The Corvino controversy was all over the internet.  At the same time, Stephen Jimenez's book revealing formerly hidden truths about the Matthew Shepard case, a cause célèbre about actual homophobic violence, was deep-sixed by most of the mainstream media.  In other words, a minor inconvenience to a philosopher merited more concern than an opportunity to unpack the real causes of violence in many gay people's lives.  The latter discussion would require that gay people look inward and interrogate the gay culture itself, which is precisely what the obsession with "offensive" gestures allows people to avoid.  In fact, just to prove how imbalanced our focus on gay issues is, consider that at Ole Miss, football players who were forced to see the Laramie Project, a play we know now is based on falsehoods about Matthew Shepard, were disciplined for laughing at parts of the play when they were supposed to be serious.  This was seen as a bias incident and possibly a hate crime.

Laughing when a performance you are forced to attend fails to elicit the response the actors are going for -- a hate crime.  This is the world of hypersensitive hissy fits, par excellence.

As it goes for sexual orientation, so it goes for race and sex.  Despite the fact that all studies show that females make up a disproportionate share of college students, the Chronicle is concerned that in the sciences, there aren't enough women.  Rather than examine what about our educational system is causing so many men to drop out of the entire postsecondary schooling system, the subculture of hard sciences must be chastised for referring to women as "babes" or posting a Facebook status regretting that women at a scientific conference don't look like supermodels.  (By the way, I've noticed that male scholars in literary criticism don't look like porn stars, but that isn't a grave concern for these folks.)

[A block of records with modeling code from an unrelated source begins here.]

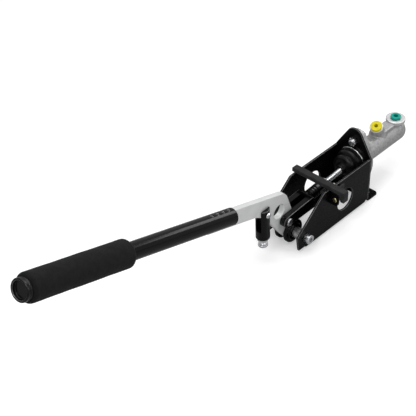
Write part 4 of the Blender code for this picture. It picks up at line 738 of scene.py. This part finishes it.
# %% [markdown]
# ## The limit bar and its hinge
#
# A small pressed channel stands on the right plate. A headed pin runs through it, and a rubber-skinned bar
# swings on the pin: lying across the bracket it limits the pull, and turned up it lets the lever go on. The
# bar is a soft L-shaped profile with well rounded edges, and its leaf wraps the pin.

# %% Channel, pin and bar
EAR_X, EAR_SPAN, EAR_T = 0.0465, 0.0205, 0.0025
EAR_LOW, EAR_HIGH = 0.048, 0.0668
PIN_Y, PIN_Z = -BRACKET_HALF - 0.0082, 0.0579
EAR_HOLE, LEAF_HOLE = 0.0056, 0.0058
face, out = -BRACKET_HALF - GAP, -BRACKET_HALF - 0.0137
ear = soft_path([(face, EAR_LOW), (out, EAR_LOW, 0.006), (out, EAR_HIGH, 0.006), (face, EAR_HIGH)], 10, True)
cheeks = []
for x in (EAR_X + EAR_T / 2, EAR_X + EAR_SPAN - EAR_T / 2):
    cheek = plate(ear, [round_hole(PIN_Y, PIN_Z, EAR_HOLE, 40)], EAR_T)
    cheeks.append(moved(cheek, shift(PIVOT.x + x) @ YZ))
web = [(0, EAR_LOW), (EAR_SPAN, EAR_LOW), (EAR_SPAN, EAR_HIGH), (0, EAR_HIGH)]
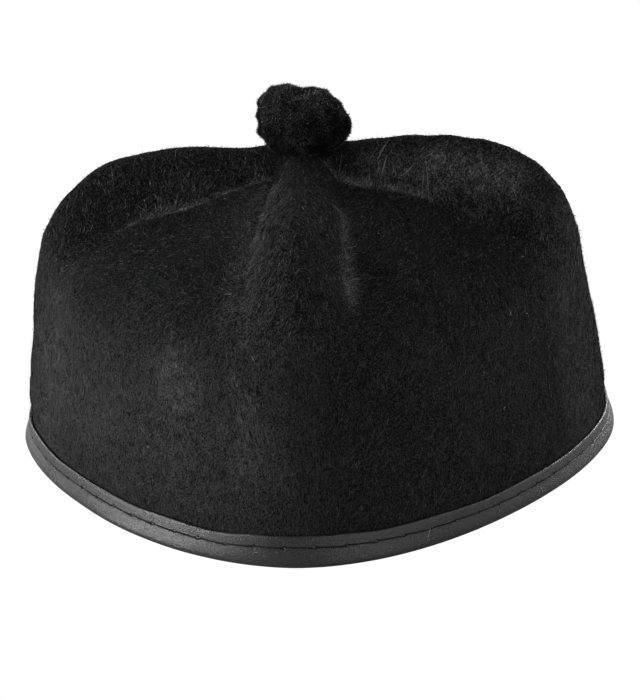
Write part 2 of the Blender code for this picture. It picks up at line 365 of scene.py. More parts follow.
# white to the camera, and another shader to everything else
def whiteForCamera(tree, kind, other):
    toCamera = node(tree, "LightPath").outputs["Is Camera Ray"]
    glow = node(tree, kind, Strength=studio["shownWhite"]).outputs[0]
    return node(tree, "MixShader", i0=toCamera, i1=other, i2=glow).outputs[0]


# paper that is clear from below, and lit inside the cap
def paperFinish():
    paper, tree, shader = newFinish(
        "whitePaper", Base_Color=studio["paper"], Roughness=0.9, Emission_Strength=1)
    radius = node(tree, "VectorMath", {"operation": "LENGTH"}, i0=objectPlace(tree)).outputs["Value"]
    tree.links.new(remap(tree, radius, *studio["underCap"], 1, 0), shader.inputs["Emission Color"])
    shown = whiteForCamera(tree, "Emission", shader.outputs[0])
    clear = node(tree, "BsdfTransparent").outputs[0]
    below = node(tree, "NewGeometry").outputs["Backfacing"]
    seen = node(tree, "MixShader", i0=below, i1=shown, i2=clear).outputs[0]
    tree.links.new(seen, tree.nodes["Material Output"].inputs["Surface"])
    return paper


def addStudio():
    world = bpy.data.worlds.new("studioWhite")
    world.use_nodes = True
    tree = world.node_tree
    tree.nodes.clear()
    dim = node(tree, "Background", Strength=studio["worldStrength"]).outputs[0]
    node(tree, "OutputWorld", Surface=whiteForCamera(tree, "Background", dim))
    bpy.context.scene.world = world

    half = studio["floorSize"] / 2
    mesh = bpy.data.meshes.new("floor")
    corners = [(-half, -half, 0), (half, -half, 0), (half, half, 0), (-half, half, 0)]
    mesh.from_pydata(corners, [], [(0, 1, 2, 3)])
    mesh.materials.append(paperFinish())
    floor = bpy.data.objects.new("floor", mesh)
    bpy.context.scene.collection.objects.link(floor)

    for name, place, power in studio["lamps"]:
        data = bpy.data.lights.new(name, "AREA")
        data.shape = "RECTANGLE"
        data.size, data.size_y = studio["lampSize"]
        data.energy = power
        light = bpy.data.objects.new(name, data)
        towards = (Vector(studio["aim"]) - Vector(place)).to_track_quat("-Z", "Y").to_matrix().to_4x4()
        light.matrix_world = Matrix.Translation(Vector(place)) @ towards
        bpy.context.scene.collection.objects.link(light)


addCamera()
addStudio()
bpy.context.scene.view_settings.view_transform = "Standard"
print("camera, floor and lights placed")


# fibres lying one way: noise drawn out along a direction, with its path bent by a slower noise
def makeLyingFibres():
    tree, given, out = newGroup("lyingFibres", [
        ("Coordinate", "Vector", None), ("Turn", "Vector", None),
        ("Fibres per Metre", "Float", 2600.0), ("Drawn Out", "Float", 0.12), ("Bend", "Float", 0.002),
    ], [("Value", "Float")])
    slow = node(tree, "TexNoise", Vector=given.outputs["Coordinate"], Scale=140.0, Detail=2.0)
    shift = node(tree, "VectorMath", {"operation": "SUBTRACT"},
                 i0=slow.outputs["Color"], i1=(0.5, 0.5, 0.5)).outputs[0]
    bent = node(tree, "VectorMath", {"operation": "MULTIPLY_ADD"},
                i0=shift, i1=given.outputs["Bend"], i2=given.outputs["Coordinate"])
    turned = node(tree, "VectorRotate", {"rotation_type": "EULER_XYZ"},
                  Vector=bent.outputs[0], Rotation=given.outputs["Turn"]).outputs[0]
    stretch = node(tree, "CombineXYZ", X=1.0, Y=1.0, Z=given.outputs["Drawn Out"]).outputs[0]
    drawn = node(tree, "VectorMath", {"operation": "MULTIPLY"}, i0=turned, i1=stretch).outputs[0]
    fine = noise(tree, drawn, given.outputs["Fibres per Metre"], 3.0, 0.6)
    tree.links.new(fine, out.inputs["Value"])
    return tree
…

And so we come upon the case of Danielle Lee, an African-American woman who blogs for Scientific American.  The name of her blog is "Urban Scientist," where she admittedly tries to bring a hip-hop flavor to the otherwise unexciting world of laboratory experiments.  In an e-mail exchange with a pseudonymous editor at Biology-Online, she declined to blog for free, whereupon she received a message asking, "are you an urban scientist or an urban whore?"

Furious, she posted about the grave insult to her, being called a whore (though she wasn't really being called a whore, if you read the details).  Soon tens of thousands of people were jumping into the outrage through online forums.  The predictable "stand with Danielle" hashtags started.  I bit the bullet and dove into the comments section of that article, pointing out that I've been called a whore by gay leftist antagonists, as well as an a-hole, a race traitor, and many far worse things.  I am also a person of color and bisexual, so where's my pity-party?

For that matter, why is Danielle Lee a symbol of racial martyrdom for receiving a question in an e-mail, while Ted Cruz, the first Latino senator from Texas, is called a terrorist, compared to Osama bin laden, and condemned as unpatriotic?

Thereby hangs the perennial problem with leading intellectual discourse by hysteria and hypersensitivity.  The logic unravels, inconsistencies become fatal to discourse, and proportionality crumbles.  Everyone gets distracted.  People accommodate real injustice because they are chasing after phantom vindications against wispy enemies who really can't hurt them.  Neurosis and narcissism rule.

Conservatives must learn from all this.  As tempting as it is to start catching the leftists when they say mean or intemperate things, let's not follow their example.  Hypersensitivity hurts the person throwing the tantrum before it hurts anyone else.

Robert Oscar Lopez edits English Manif.